You’re not gong to be doing it alone, and that’s the point. It will help, of course, if you live in a place that lends itself to this sort of thing. Here in Britain, there are lots—villages and small towns are pretty much to be found everywhere—it’s one of the things I love about the place. There are always some local farms nearby and these are places where you can usually walk to where you need to go. The scale is right for this. In the US, it’s a bit different of course, but somehow university and college towns come to mind here—there’s a ready stock of people who will want to lend themselves to his sort of thing. The US might be harder in general, though, simply because it’s so big, and it’s moved the production of food so far from where most people live. But you start where you can.

It’s starting to spread, too. There are Transition Town networks all over the place now—the US, New Zealand, Australia, Europe, and there’s even some interest in Japan. The wonders of the internet. I’ve never been to Australia, but I think it’s big, so it might have some of he same issues that places in the US will face. We’ll see.

And there’s even an attempt to develop a Transition Town in the Borough of Brixton right here in London, which I find intriguing. One in Tooting, too. London is a huge city, so doing something like this on a city-wide basis is probably impractical, at least at first. But the whole point of Transition Towns is that they’re small—and what is a city, a proper city, but an aggregation of neighborhoods.

I like this. I’m going to see if anyone is doing this in Camden. This has a lot of promise, I think. And if I ever get tired of London, Totnes looks like a pretty good place to end up.

9 replies »

  1. Maybe i should go on pilgrimage…

    My city would be close to perfect for such an experiment in the US. Though we’re “big” at 20,000 people plus students (c. 9,000 but a lot of them are local) in comparison to an English town. But because of the geography and the human desire to huddle along shorelines, things are pretty close together. I now think that 10 miles is pretty far away.

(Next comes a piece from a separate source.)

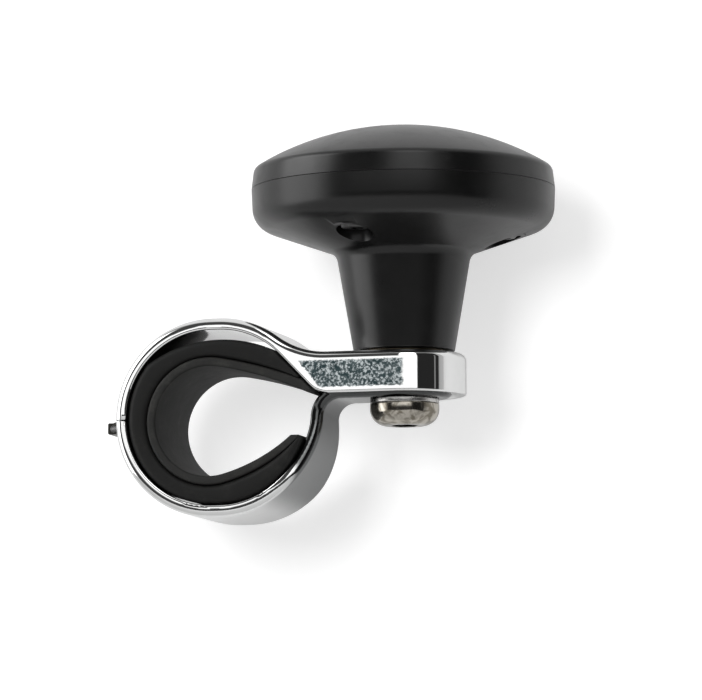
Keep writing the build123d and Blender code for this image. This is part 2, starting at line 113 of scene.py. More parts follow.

And what commercial sprawl we have is along a corridor that links us to two, smaller neighboring communities.

    Even without an apocalypse, we’re so far off the regular transport grid that things like groceries tend to be noticeably more expensive than other places; produce is of a lower quality; and we pay near-California gas prices. But, the ideal of localism runs deep and cuts across politics/socio-economic lines…perhaps a ghostly shadow of when living here meant localism by necessity except for the boats (and to a lesser extent trains).

    Our farmers’ market is the hip place to be on Saturday mornings, and the local growers have had to turn down local restaurateurs who want local produce…because they just can’t produce at those quantities on top of current production.

    I’ve given this a fair amount of thought, but nothing particularly rigorous or formal.

    Wuf, you’d probably love the Mqt. We’re probably lacking a bit in concert venues and tea shops, but we have the rest covered very well. Our library would make a city 5+ times our size proud. We only have one very good bookstore, but it is very good.

  2. As a guy who feeds on the energy of larger cities, the question of how the movement translates into a place on the order of, say, Denver, is one that interests me. Maybe it doesn’t at all….

  3. Well, Denver, like many other cities, probably has distinct neighborhoods. That’s the level to start at.

    Lex, sounds as if you’re ready to get to work!

  4. Cities will adapt as well, but they’ll adapt differently. They’re going to head toward what I’ve heard called “transit oriented development” – putting everything close to mass transit hubs. That probably won’t be the only change, but it’ll probably be one of the first ones.

  5. Which is, of course, how cities developed before they transitioned into autocentric masses of humanity.

    The tricky part for actual cities is feeding themselves to any degree. It certainly appears that a lynch pin for transition towns (or whatever name they go by) is a movement towards local food supply. It doesn’t take much land/many farmers to make a dent in the food needs of a town up to 20,000ish people, but when you get on towards a million….

    It is possible, but requires planning and intensive – as opposed to extensive – growing. Much of the impetus in these movements comes from a future with less/more expensive oil. That’s going to have deep effects on agriculture, so it’s probably most important for bigger cities to start planning and building the infrastructure of local food supply.

  6. Yeah, food is critical. Which is why I suspect there will be a general gravitation to those areas where you can get it. There are lots of these place, actually, when you think about it–towns all over the US, in fact, where suburbs haven’t displaced the farms, or places that are stil farm towns. But what has changed is agricultre–whether any of hese places still have small farms is a good question–but they can certainly be brought back. Avery borough in London has land set aside for allotments for residents of he borough to have a little plot. There aren’t enough of them, of course–the waiting list in Camden is ten years. But the principle is there. That’s what needs to happen, like, everywhere.

    Because the other problem is that people no longer live where the food is. That’s much more ofa probelm in the US than it is here. Lex is lucky in that he seems to live in a place where the food is there, too–although the growing season could be longer, I imagine. But global warming will help that.

  7. Global warming…fuck yeah!

    Length of the growing season is an issue for us. We also don’t have a lot of really good farming soil (not so much with the fields of wheat/soy/corn). These two things focus a lot of small farmers on livestock…which is great, imo. Anyone serious builds structures for season extending.

    Greenhouses/coldframes will be critical for urban food systems too, especially given that hydroponics makes the most sense in places with more concrete than soil. Environment control is borderline necessary in hydroponic growing, and hydro in a greenhouse will far outproduce the same square footage of outdoor soil garden.

    I think that city dwellers would do well to build urban food production networks before going the migration route…though the repopulation of America’s small towns wouldn’t be so bad.